Mythos & Marginalia

life notes; flaws and all

j.g. lewis

original content and images ©j.g. lewis

a daily breath...

A thought du jour, my daily breath includes collected and conceived observations, questions of life, fortune cookie philosophies, reminders, messages of peace and simplicity, unsolicited advice, inspirations, quotes and words that got me thinking. They may get you thinking too . . .

coud songs

Everything within your grasp,

         and that so far removed, 

   is as consequential 

   as it feels.

 

             Breathe 

     between the space 

within the enormity of it all.

 

   There, right there, 

                   is liberation.

 

Freedom awaits 

those that recognize 

personal growth, and them 

         who continue to look.

 

07/19/2024                                                                                                  j.g.l.

knowledge

Did you realize, or

do you?
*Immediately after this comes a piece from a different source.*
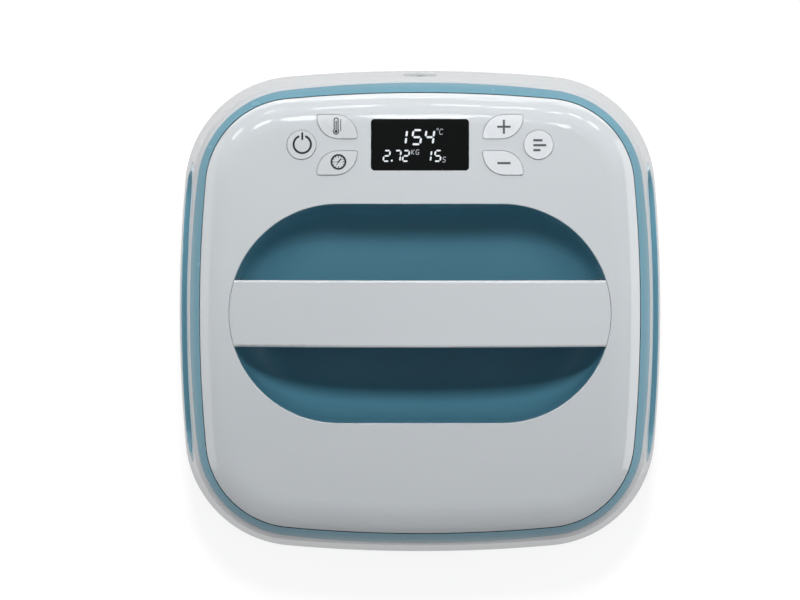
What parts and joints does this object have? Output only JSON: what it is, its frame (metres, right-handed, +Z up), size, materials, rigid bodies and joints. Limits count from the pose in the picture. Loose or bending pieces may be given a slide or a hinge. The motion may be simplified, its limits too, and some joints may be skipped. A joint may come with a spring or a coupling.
{
  "type": "handheld heat press",
  "caption": "Square crowned heat press with a bar handle bridging a scooped pocket, side grips, a display and press keys above a flat heated plate.",
  "frame": {"origin": "middle of the pressing face, which is the underside of the plate", "axes": "+Z up, +Y towards the display and the cord, +X to the right seen from the front"},
  "size_m": [0.29, 0.29, 0.1059],
  "materials": {
    "shell": "glossy moulded plastic, warm white",
    "accent": "satin moulded plastic, dusty teal",
    "key": "glossy moulded plastic, white",
    "window": "smoked acrylic over the display",
    "gland": "moulded rubber",
    "heat_rim": "heat-resistant plastic, black",
    "plate": "cast aluminium with a dark non-stick coating",
    "element": "heat-tinted steel tube",
    "mat": "glass-fibre felt",
    "steel": "zinc-plated sheet steel",
    "screw": "zinc-plated steel",
    "board": "green circuit board",
    "component": "black moulded component",
    "core": "varnished transformer core",
    "can": "sleeved aluminium can",
    "silicone": "translucent silicone",
    "clamp": "natural nylon"
  },
  "bodies": {
    "root": {"accent_ring": "accent", "board_screws": "screw", "buzzer": "component", "capacitor": "can", "cell_screws": "screw", "clamp_screws": "screw", "control_board": "board", "control_chips": "component", "cord_clamp": "clamp", "cord_gland": "gland", "display_module": "component", "display_window": "window", "frame_screws": "screw", "handle_lower": "shell", "handle_screws": "screw", "handle_strap": "steel", "handle_upper": "shell", "heat_shield": "steel", "heating_element": "element", "heating_plate": "plate", "housing_screws": "screw", "insulation_mat": "mat", "liner_screws": "screw", "load_cells": "steel", "lower_housing": "shell", "minus_dome": "silicone", "plate_frame": "heat_rim", "plate_standoffs": "steel", "plus_dome": "silicone", "pocket_liner": "accent", "power_board": "board", "power_dome": "silicone", "preset_dome": "silicone", "relay": "component", "side_grip_left": "accent", "side_grip_right": "accent", "temperature_dome": "silicone", "temperature_sensor": "component", "terminal_block": "clamp", "thermostat": "can", "tilt_switch": "can", "timer_dome": "silicone", "top_shell": "shell", "transformer": "core"},
    "power_button": {"power_key": "key"},
    "preset_button": {"preset_key": "key"},
    "temperature_button": {"temperature_key": "key"},
    "timer_button": {"timer_key": "key"},
    "plus_button": {"plus_key": "key"},
    "minus_button": {"minus_key": "key"}
  },
  "joints": [
    {"name": "power_press", "type": "slide", "parent": "root", "child": "power_button", "axis": [0, 0, -1], "range_m": [0, 0.0009], "stiffness_N_per_m": 1500, "deforming": ["power_dome"]},
    {"name": "preset_press", "type": "slide", "parent": "root", "child": "preset_button", "axis": [0, 0, -1], "range_m": [0, 0.0009], "stiffness_N_per_m": 1500, "deforming": ["preset_dome"]},
    {"name": "temperature_press", "type": "slide", "parent": "root", "child": "temperature_button", "axis": [0, 0, -1], "range_m": [0, 0.0009], "stiffness_N_per_m": 1500, "deforming": ["temperature_dome"]},
    {"name": "timer_press", "type": "slide", "parent": "root", "child": "timer_button", "axis": [0, 0, -1], "range_m": [0, 0.0009], "stiffness_N_per_m": 1500, "deforming": ["timer_dome"]},
    {"name": "plus_press", "type": "slide", "parent": "root", "child": "plus_button", "axis": [0, 0, -1], "range_m": [0, 0.0009], "stiffness_N_per_m": 1500, "deforming": ["plus_dome"]},
    {"name": "minus_press", "type": "slide", "parent": "root", "child": "minus_button", "axis": [0, 0, -1], "range_m": [0, 0.0009], "stiffness_N_per_m": 1500, "deforming": ["minus_dome"]}
  ]
}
Now, was there 

   more or less gravity to the

                    situation at hand? 

 

All present and accounted for, 

   yet still we want a little more

knowledge.      If you know

                                       you know. 

 

Perspective is far greater than

   a simple rationalization, or a

sudden realization. Do you care, 

                                           truth or dare.

 

07/18/2024                                                                           j.g.l.
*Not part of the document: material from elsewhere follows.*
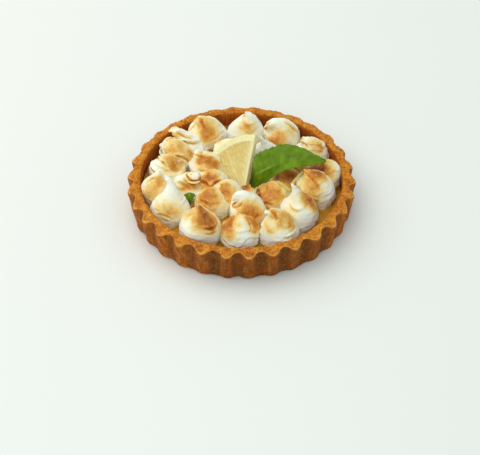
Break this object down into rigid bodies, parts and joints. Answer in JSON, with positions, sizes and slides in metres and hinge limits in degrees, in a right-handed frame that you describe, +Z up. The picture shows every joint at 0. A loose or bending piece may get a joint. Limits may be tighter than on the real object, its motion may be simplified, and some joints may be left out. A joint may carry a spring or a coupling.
{
  "type": "lemon meringue pie",
  "caption": "Small round pie in a fluted pastry case, filled with lemon curd and crowded with toasted meringue kisses, with a leaning lemon wedge, a mint leaf and strips of zest.",
  "frame": {"origin": "middle of the flat underside of the pastry case", "axes": "+Z up through the pie, -Y towards the front, where the first row of kisses stands, +X towards the tip of the mint leaf"},
  "size_m": [0.1206, 0.1202, 0.0343],
  "materials": {
    "pastry": "baked, crumbly and matte",
    "curd": "set curd with a soft gloss",
    "meringue": "soft white, toasted golden to brown on top",
    "lemon": "moist pale flesh with a cream pith and a thin peel",
    "mint": "veined leaf with a faint sheen",
    "zest": "candied and translucent"
  },
  "bodies": {
    "root": {"pastry_case": "pastry", "lemon_curd": "curd", "kiss_01": "meringue", "kiss_02": "meringue", "kiss_03": "meringue", "kiss_04": "meringue", "kiss_05": "meringue", "kiss_06": "meringue", "kiss_07": "meringue", "kiss_08": "meringue", "kiss_09": "meringue", "kiss_10": "meringue", "kiss_11": "meringue", "kiss_12": "meringue", "kiss_13": "meringue", "kiss_14": "meringue", "kiss_15": "meringue", "kiss_16": "meringue", "kiss_17": "meringue", "kiss_18": "meringue", "kiss_19": "meringue", "kiss_20": "meringue", "kiss_21": "meringue", "kiss_22": "meringue", "kiss_23": "meringue", "kiss_24": "meringue", "kiss_25": "meringue", "kiss_26": "meringue", "kiss_27": "meringue", "lemon_wedge": "lemon", "mint_leaf": "mint", "mint_sprig": "mint", "zest_left": "zest", "zest_right": "zest"}
  },
  "joints": []
}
Mondays are just young Fridays

Last Friday — inspired by a horoscope offered in a publication I had never read before — I went silent. The words in the free community newspaper suggested I keep opinions to myself for a single day, and I took the words of wisdom to heart. 
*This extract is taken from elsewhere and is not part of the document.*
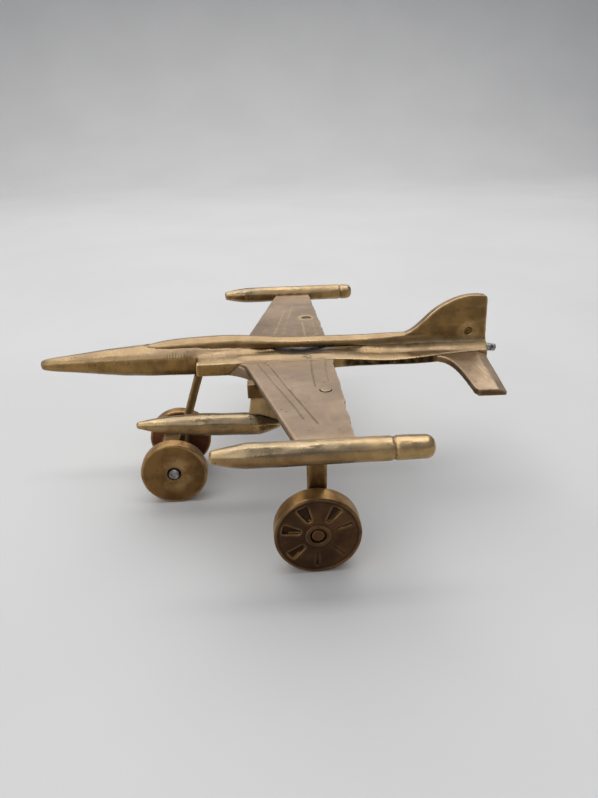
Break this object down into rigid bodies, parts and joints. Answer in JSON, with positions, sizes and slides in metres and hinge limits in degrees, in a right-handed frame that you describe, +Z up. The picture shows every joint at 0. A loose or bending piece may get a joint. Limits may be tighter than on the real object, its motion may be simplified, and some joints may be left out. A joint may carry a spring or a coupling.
{
  "type": "toy airplane",
  "caption": "Hand-made brass toy jet with wing-tip tanks, underwing stores, a swept fin and free-turning wheels on slender legs.",
  "frame": {"origin": "on the ground, at the middle of the toy's bounding box in plan", "axes": "+X from nose to tail, +Y to starboard, +Z up; the four wheels stand on z = 0"},
  "size_m": [0.1492, 0.1436, 0.0632],
  "materials": {
    "body_brass": "filed by hand, tarnished brown on the sides",
    "wing_brass": "rubbed satin plate with scribed lines",
    "turned_brass": "turned and filed, worn bright on top",
    "fitting_brass": "dull tarnished plate and bar",
    "wheel_brass": "dark brown tarnish with brighter rims",
    "steel": "cut rod ends, dull grey"
  },
  "bodies": {
    "airframe": {"fuselage": "body_brass", "spine_and_fin": "body_brass", "fin_pin": "fitting_brass", "tail_pin": "steel", "nose_leg": "fitting_brass", "nose_axle_block": "fitting_brass", "nose_axle": "steel", "wing_port": "wing_brass", "tip_tank_port": "turned_brass", "tailplane_port": "wing_brass", "pylon_lug_port": "fitting_brass", "pylon_port": "fitting_brass", "store_port": "turned_brass", "main_leg_port": "fitting_brass", "leg_rivet_port": "fitting_brass", "main_axle_port": "fitting_brass", "wing_starboard": "wing_brass", "tip_tank_starboard": "turned_brass", "tailplane_starboard": "wing_brass", "pylon_lug_starboard": "fitting_brass", "pylon_starboard": "fitting_brass", "store_starboard": "turned_brass", "main_leg_starboard": "fitting_brass", "leg_rivet_starboard": "fitting_brass", "main_axle_starboard": "fitting_brass"},
    "nose_wheel_port": {"nose_wheel_port": "wheel_brass"},
    "nose_wheel_starboard": {"nose_wheel_starboard": "wheel_brass"},
    "main_wheel_port": {"main_wheel_port": "wheel_brass"},
    "main_wheel_starboard": {"main_wheel_starboard": "wheel_brass"}
  },
  "joints": [
    {"name": "nose_wheel_port_spin", "type": "hinge", "parent": "airframe", "child": "nose_wheel_port", "pos_m": [-0.03435, -0.0124, 0.01085], "axis": [0, 1, 0], "continuous": true},
    {"name": "nose_wheel_starboard_spin", "type": "hinge", "parent": "airframe", "child": "nose_wheel_starboard", "pos_m": [-0.03435, 0.0124, 0.01085], "axis": [0, 1, 0], "continuous": true},
    {"name": "main_wheel_port_spin", "type": "hinge", "parent": "airframe", "child": "main_wheel_port", "pos_m": [0.0091, -0.0518, 0.0123], "axis": [0, 1, 0], "continuous": true},
    {"name": "main_wheel_starboard_spin", "type": "hinge", "parent": "airframe", "child": "main_wheel_starboard", "pos_m": [0.0091, 0.0518, 0.0123], "axis": [0, 1, 0], "continuous": true}
  ]
}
   Breaking my usual routine I made coffee at home, freeing myself of the need to speak even civilities to attentive coffee shop staff. I did not speak. I can’t recall if I muttered anything under my breath, but I did not offer any opinions to anyone. From what I remember, not even myself.

   I spent the day painting, reading, and thinking.

   I didn’t listen to the radio or stereo, avoided the television, pretty much shred away from social media, and in the afternoon paid particular attention to birdsong emerging after a torrential downpour.

   I simply painted, and read, and thought, and that was all that was required. I didn’t even write. 

   It was placid, serene, and especially comfortable.

   I enjoyed this slight respite; it was almost meditative, to a point (but I didn’t overthink that angle).

   Instead, I stayed in the moment, contemplating the moods and the colours of the day.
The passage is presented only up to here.